Não Deixes Que Metam o Nariz na Tua
Vida
Quando falas ou simulas falar de ti próprio e amalgamas
passado, presente, futuro, há sempre os que perguntam se o que contaste é
verdade ou não. Nunca indagam se vai ser verdade.
O que lhes interessa é
saber, com a curiosidade dos intriguistas, se o que se passou (ou parece ter-se
passado) se passou mesmo contigo. É um erro de gente vulgar. Parasitários
ou não, qualquer invenção ou patranha, qualquer «mentir verdadeiro» é acepipe
biográfico, é pretexto para te enfileirarem na nulidade biográfica que é a
deles próprios e tecerem incansavelmente histórias a teu respeito.
Não te deixes seduzir pelo gosto da conversa. Essa pequena
gente não merece a mais pequena atenção, nem tu precisas de espectadores para o
salutar exercício diário de falar por falar.
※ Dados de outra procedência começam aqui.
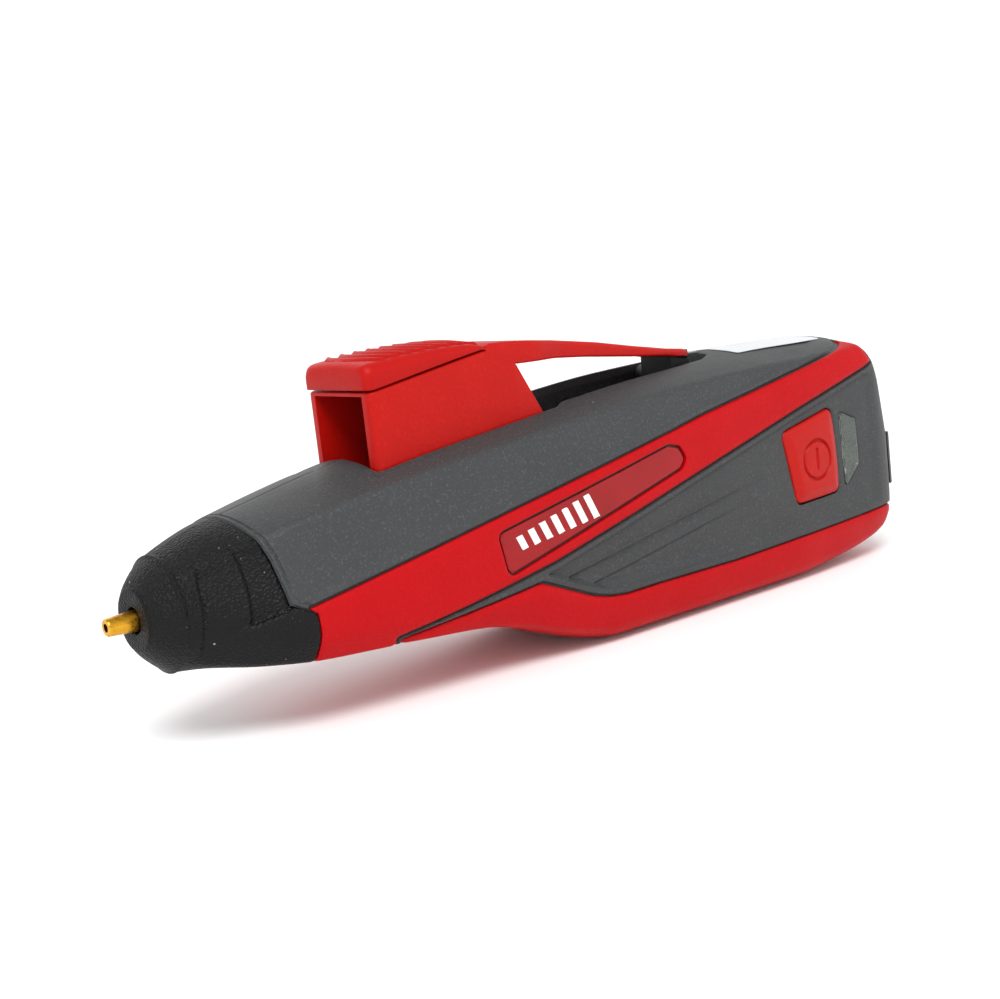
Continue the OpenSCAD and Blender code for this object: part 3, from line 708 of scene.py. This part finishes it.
# Colour, roughness, grain, bump strength, sparkle, patchiness and specular level
PLASTICS = {
    "shell_grey": ((55, 56, 57), 0.5, 2100, 0.6, 0.75, 0.12, 0.3),
    "soft_red": ((172, 0, 8), 0.5, 1900, 0.55, 0.18, 0.12, 0.14),
    "lever_red": ((174, 16, 9), 0.42, 1800, 0.45, 0.2, 0.12, 0.14),
    "cap_red": ((170, 12, 7), 0.46, 1700, 0.4, 0.12, 0.12, 0.14),
    "button_red": ((172, 17, 9), 0.36, 1500, 0.15, 0.1, 0.12, 0.18),
    "badge_red": ((146, 3, 9), 0.14, 2400, 0.05, 0.15, 0.5, 0.2),
    "cover_black": ((44, 45, 46), 0.55, 2400, 0.35, 0.15, 0.12, 0.3),
    "frame_black": ((20, 20, 21), 0.45, 2400, 0.35, 0.12, 0.12, 0.3),
    "nose_black": ((9, 9, 10), 0.5, 2600, 0.4, 0.3, 0.12, 0.2),
    "ceramic": ((232, 228, 215), 0.6, 2400, 0.35, 0.02, 0.2),
    "collar_brown": ((105, 70, 45), 0.45, 2400, 0.35, 0.05, 0.3),
    "sleeve_silicone": ((185, 100, 70), 0.5, 2400, 0.35, 0.03, 0.12),
    "inner_white": ((226, 225, 214), 0.38, 2400, 0.15, 0.02, 0.08),
    "cell_wrap": ((40, 92, 140), 0.2, 2400, 0.06, 0.02, 0.2),
    "board_green": ((14, 88, 40), 0.28, 1400, 0.12, 0.12, 0.12),
    "chip_black": ((28, 28, 30), 0.45, 2400, 0.35, 0.15, 0.12),
    "lead_red": ((170, 22, 20), 0.4, 2400, 0.12, 0.04, 0.12),
    "label_white": ((205, 208, 211), 0.28, 900, 0.08, 0, 0.06),
    "printed_white": ((236, 234, 232), 0.3, 2400, 0.05, 0, 0.05),
}
# Colour, roughness, the stretch of the brushing and the stains' colour
METALS = {
    "brass": ((214, 158, 46), 0.24, (6, 1, 1), linear(120, 72, 14)),
    "chamber_alloy": ((205, 207, 210), 0.3, (8, 1, 1)),
    "spring_steel": ((170, 170, 175), 0.26, (1, 8, 8)),
    "pin_steel": ((215, 215, 218), 0.16, (1, 1, 8)),
    "nickel": ((200, 196, 188), 0.25, (10, 1, 1)),
}
CLEAR = {"window_clear": ((150, 160, 152), 0.04), "led_clear": ((240, 240, 220), 0.12)}
LOOKS = {}
for make, table in ((moulded, PLASTICS), (metal, METALS), (clear, CLEAR)):
    LOOKS.update({slot: make(slot, *values) for slot, values in table.items()})
LOOKS["badge_red"].surface(Coat_Weight=0.2, Coat_Roughness=0.06)
leather = LOOKS["nose_black"].cells(2200, "SMOOTH_F1")
LOOKS["nose_black"].raise_by(leather, 0.9, 0.00035)
DUST = linear(205, 200, 195)
# Slot, how densely the specks lie, their size, colour and strength
for name, *speck in (
        ("shell_grey", 150, 0.035, DUST, 0.8), ("soft_red", 110, 0.03, linear(235, 150, 150), 0.7),
        ("lever_red", 130, 0.04, linear(235, 160, 140), 0.8),
        ("cap_red", 130, 0.04, linear(235, 160, 140), 0.8), ("nose_black", 260, 0.07, DUST, 0.9),
        ("nose_black", 620, 0.1, linear(150, 148, 145), 0.7)):
    specks(LOOKS[name], *speck)

for part in frame["record"]["subparts"]:
    node = frame["nodes"][part["node"]]
    material = LOOKS[part["material_slot"]].material
    if not node.material_slots:
        node.data.materials.append(material)
    for slot in node.material_slots:
        slot.material = material


def finish_piece(piece, slot, *nodes, body="housing"):
    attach(piece, body)
    if nodes:
        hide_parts(*nodes)


def add_piece(name, solid, slot, *nodes, body="housing", sharp=38):
    """A piece with its slot's look, riding on a body, in place of the given CAD nodes."""
    piece = mesh_piece(name, solid, slot, sharp)
    finish_piece(piece, slot, *nodes, body=body)
    return piece


# Shells and overmoulds

sheet = Sheet(body_table())


def near(field, reach):
    return lambda p: np.abs(field(p)) < reach


def side_patch(side):
    """Half of the body, cut along every seam and edge on that side."""
    patch = Patch(sheet)
    patch.refine(lambda p: (nose_field(p) < 0.5) & (p[:, 0] > 6) & (p[:, 0] < 34), 0.85)
    for field, levels in ((step_field, (0, 0.35, 0.7)),
                          (ring_groove_field, (-0.5, -0.25, 0, 0.25, 0.5)),
                          (fold_field, (-0.4, 0.1, 0.6))):
        on_nose = lambda p: (nose_field(p) < 0) & (p[:, 0] > 11) & (np.abs(field(p)) < 1.8)
        patch.cut(field, *levels, zone=on_nose)
    patch.cut(nose_field, -0.5, -0.2, 0, 0.12, 0.35, 0.8, 0.98, 1.22, 1.4, zone=lambda p: p[:, 0] < 40)
    patch.cut(band_field, -1.1, -0.5, -0.15, 0, 0.34, 0.62, 1.5, 1.95, zone=near(band_field, 3))
    patch.cut(grip_field, -1.9, -0.9, -0.3, 0, 0.34, 0.7, 1.7, 2.6, zone=near(grip_field, 4))
    patch.cut(rib_field, -0.7, -0.35, 0.1, 0.55, zone=in_panel)
    patch.cut(groove_field, -0.45, 0, 0.45, zone=in_panel)
    patch.cut(bevel_field, 0, -2.2, zone=in_panel)
    patch.cut(lambda p: np.abs(p[:, 1]), 0.28)
    patch.refine(near(badge_field, 1.2), 0.9)
    patch.cut(badge_field, -0.5, -0.2, 0, PLATE_GAP, 0.9)
    patch.refine(near(mark_field, 0.8), 0.6)
    patch.cut(mark_field, 0, zone=near(mark_field, 2))
    patch.cut(slot_field, 0, 0.6, zone=near(slot_field, 4))
    patch.cut(inlet_field, 0, zone=near(inlet_field, 6))
    if side < 0:
        for field, levels in ((button_field, (0.3, 0.8)), (window_field, (-0.6, -0.25, 0, 0.15, 0.5))):
            patch.refine(near(field, 1.5), 0.8)
            patch.cut(field, *levels, zone=near(field, 4))
        patch.cut(socket_field, 0, zone=near(socket_field, 6))
    else:
        for spot in SCREWS:
            field = spot_field(spot, SCREW_WELL)
            patch.refine(near(field, 1.3), 0.7)
            patch.cut(field, 0, 0.3, zone=near(field, 3))
    return patch


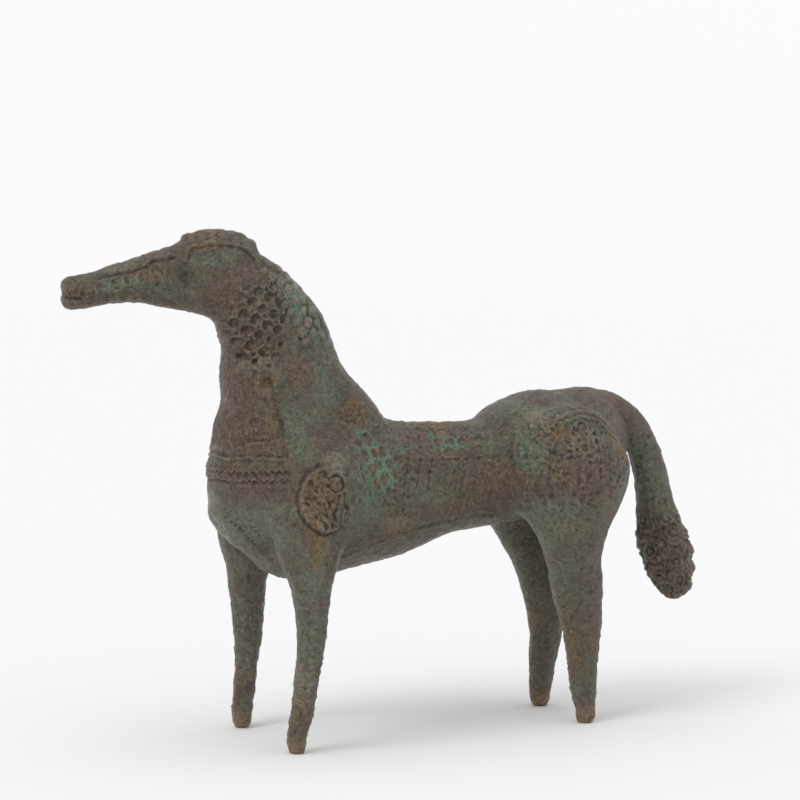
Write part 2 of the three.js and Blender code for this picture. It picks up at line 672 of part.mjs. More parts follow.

(...) Não deixes que metam o nariz na tua vida. Caso contrário, vais ficar
cheio de gente, com a sua vida escassamente interessante. O tombo da vida
vulgar já foi feito por escritores como Camilo. E tenho a impressão de que, no
essencial, a vida vulgar continua a mesma.
Desunha-te a escrever (olha que já tens pouco tempo!), mas fá-lo com a
discrição e a reserva de quem não se dá às primeiras. É outro exercício
salutar.
Alexandre O'Neill
i(Lisboa, Portugal, 1924 – 1986), in "Uma Coisa em Forma de Assim".